UT musicians share growth during the pandemic and experiences with the Butler Summer Series

Sofia Treviño, Life and Arts Reporter

Editor’s Note: This article first appeared as part of the July 20 flipbook.

With eager neighbors sitting on lawn chairs in a cul de sac, nine musicians played Kristin Jensen’s bassoon ensemble six feet apart. Filled with the energy of performing, the bassoonists rejoiced in finally having an audience to share their art with.

“Us musicians, we thrive on playing music with other people and for audiences, so that was a big void in our lives for 16 months,” said bassoon professor Jensen. “It was really heartwarming, since we had only seen each other on Zoom, to actually be together in the same place.”

Streaming virtual concerts for free from July 8th to the 25th, the Butler Summer Series will showcase student musicians’ work from during the pandemic. Ranging from ensembles to soloists, the concerts will highlight how different musicians tackled the challenges of going online and how each adapted in their own way.

“It was an amazing chance to see each other and express our passion with each other again,” said Jensen. “There’s something very special about that which you just cannot replicate on Zoom, but it was still better than nothing in terms of staying connected with audiences and staying motivated as musicians to have something to practice for.”

Jensen said that she is excited to share “Afterglow”, an original piece composed by Brandon Scott Rumsey, that her group has been working on for the past year. Jensen said she learned to adapt to the growing music scene by having her students perform at outdoor festivals throughout the past year.

“Probably more than any one year in the past 20, I had to become very innovative in terms of how I keep my students engaged,” said Jensen. “I think I’ve become a more empathetic professor as a result and that I need to always be aware of helping students fit their academic and musical goals and conscientiousness into the framework of their larger life.”

Sharing his oboe performance of Fantasia No. 3 on July 25th, graduate student Danny Cruz said he learned more about promoting his work online and learning how to translate traditional audio performances into something visual audiences can engage with.

“A lot of times (as) music students, we’re making music that no one’s ever really gonna hear,” said Cruz. “So it’s kind of on you to figure out how to distribute it or how to get it distributed. Like how are you going to make this something that people want to listen to? In that way, I think it can be something that brings us together.”

Performing in Jensen’s bassoon ensemble, graduate student Brigit Fitzgerald said her growth in the past year has been very rewarding, and is thankful for the Butler Summer Series to share her art.

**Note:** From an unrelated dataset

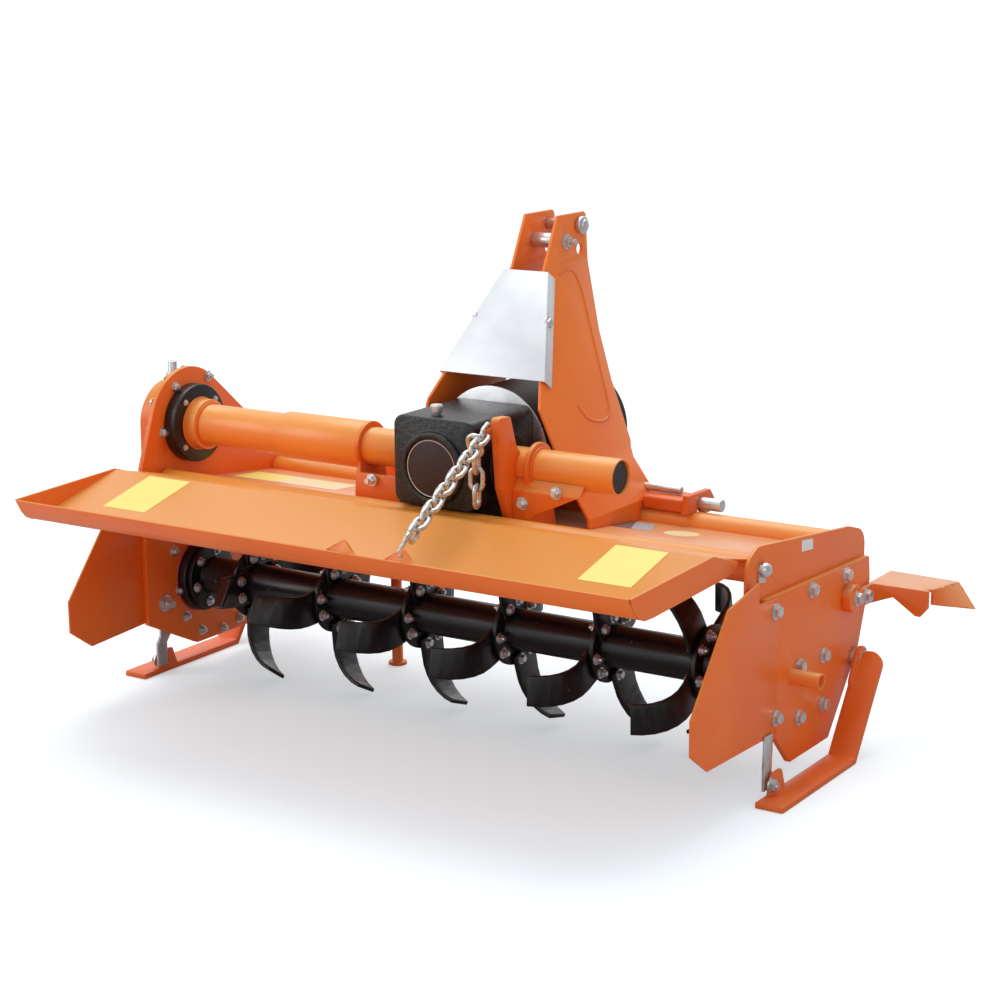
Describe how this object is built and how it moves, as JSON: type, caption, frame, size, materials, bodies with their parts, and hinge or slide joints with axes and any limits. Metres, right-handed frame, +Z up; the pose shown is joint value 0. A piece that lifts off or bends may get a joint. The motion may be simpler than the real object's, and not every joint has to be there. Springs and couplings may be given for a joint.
{
  "type": "rotary tiller",
  "caption": "Three-point linkage rotary tiller with a hoe-tine rotor under a flat hood, a chain-held tailboard, an A-frame mast and a covered drive shaft.",
  "frame": {"origin": "on the ground, at the middle of the machine's overall width and length", "axes": "+X to the right-hand side seen from behind, +Y forwards in the direction of travel, +Z up"},
  "size_m": [1.54, 0.8395, 0.838],
  "materials": {
    "orange_paint": "gloss enamel",
    "gloss_black_paint": "gloss",
    "black_casting": "painted casting",
    "zinc_plate": "zinc plated",
    "black_plastic": "satin"
  },
  "bodies": {
    "frame": {"bearing_plate_right": "orange_paint", "chain_bracket": "orange_paint", "chain_case_cover": "orange_paint", "chain_case_gasket": "black_plastic", "corner_guard_left": "orange_paint", "corner_guard_right": "orange_paint", "drive_bearing_left": "gloss_black_paint", "drive_tube_left": "orange_paint", "drive_tube_right": "orange_paint", "gearbox_breather": "zinc_plate", "gearbox_cover": "black_casting", "gearbox_housing": "black_casting", "guard_bell": "black_plastic", "guard_disc": "zinc_plate", "hinge_pins": "zinc_plate", "hitch_beams": "orange_paint", "hitch_lugs": "orange_paint", "hood_deck": "orange_paint", "hood_front_tube": "orange_paint", "lower_hitch_pins": "zinc_plate", "mast_cover": "zinc_plate", "mast_plate_left": "orange_paint", "mast_plate_right": "orange_paint", "mast_spacer": "zinc_plate", "oil_filler": "zinc_plate", "rotor_bearing_left": "gloss_black_paint", "rotor_bearing_right": "gloss_black_paint", "saddle_left": "orange_paint", "saddle_right": "orange_paint", "side_wall_left": "orange_paint", "side_wall_right": "orange_paint", "skid_left": "orange_paint", "skid_right": "orange_paint", "skid_strap_left": "zinc_plate", "skid_strap_right": "zinc_plate", "skirt_left": "orange_paint", "skirt_right": "orange_paint", "stand_sleeve": "orange_paint", "storage_pin": "zinc_plate", "top_link_pin": "zinc_plate"},
    "rotor": {"rotor_shaft": "gloss_black_paint", "rotor_tines": "gloss_black_paint"},
    "input": {"pto_shaft": "zinc_plate"},
    "tailboard": {"tailboard": "orange_paint"},
    "chain": {"chain": "zinc_plate"},
    "chain_tail": {"chain_tail": "zinc_plate"},
    "stand": {"stand_leg": "orange_paint"}
  },
  "joints": [
    {"name": "rotor_spin", "type": "hinge", "parent": "frame", "child": "rotor", "pos_m": [0, 0.046, 0.172], "axis": [1, 0, 0], "continuous": true},
    {"name": "input_spin", "type": "hinge", "parent": "frame", "child": "input", "pos_m": [0.01, 0.2, 0.458], "axis": [0, 1, 0], "continuous": true},
    {"name": "tailboard_hinge", "type": "hinge", "parent": "frame", "child": "tailboard", "pos_m": [0, -0.046, 0.364], "axis": [1, 0, 0], "range_deg": [0, 55]},
    {"name": "chain_swing", "type": "hinge", "parent": "frame", "child": "chain", "pos_m": [0, -0.042, 0.526], "axis": [1, 0, 0], "range_deg": [0, 27.6]},
    {"name": "tail_swing", "type": "hinge", "parent": "chain", "child": "chain_tail", "pos_m": [0, -0.0759, 0.5165], "axis": [1, 0, 0], "range_deg": [-27.6, 0]},
    {"name": "stand_slide", "type": "slide", "parent": "frame", "child": "stand", "axis": [0, 0, 1], "range_m": [0, 0.12]}
  ],
  "couplings": [
    {"joint": "input_spin", "follows": "rotor_spin", "ratio": 2.5},
    {"joint": "chain_swing", "follows": "tailboard_hinge", "ratio": 0.5},
    {"joint": "tail_swing", "follows": "tailboard_hinge", "ratio": -0.5}
  ]
}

“It’s cool how we can send music straight from my apartment into somebody’s living room,” said Fitzgerald. “In some ways, that’s a closer connection. But in other ways, I think it made us miss the live element of it. I know I’m really excited for live audience engagement to come back and I think we’ll appreciate that a little more.”

Setting up green screens in her apartment and learning how to layer audio recordings over one another, Fitzgerald noticed how she and many other musicians had to adapt.

“We couldn’t do what we’d always done, and that inspired a lot of new exciting things and new formats of how we get our product to the intended audience,” Fitzgerald said. “It definitely sparked this desire to be original and creative and different. It’s something that would never have been able to happen (before).”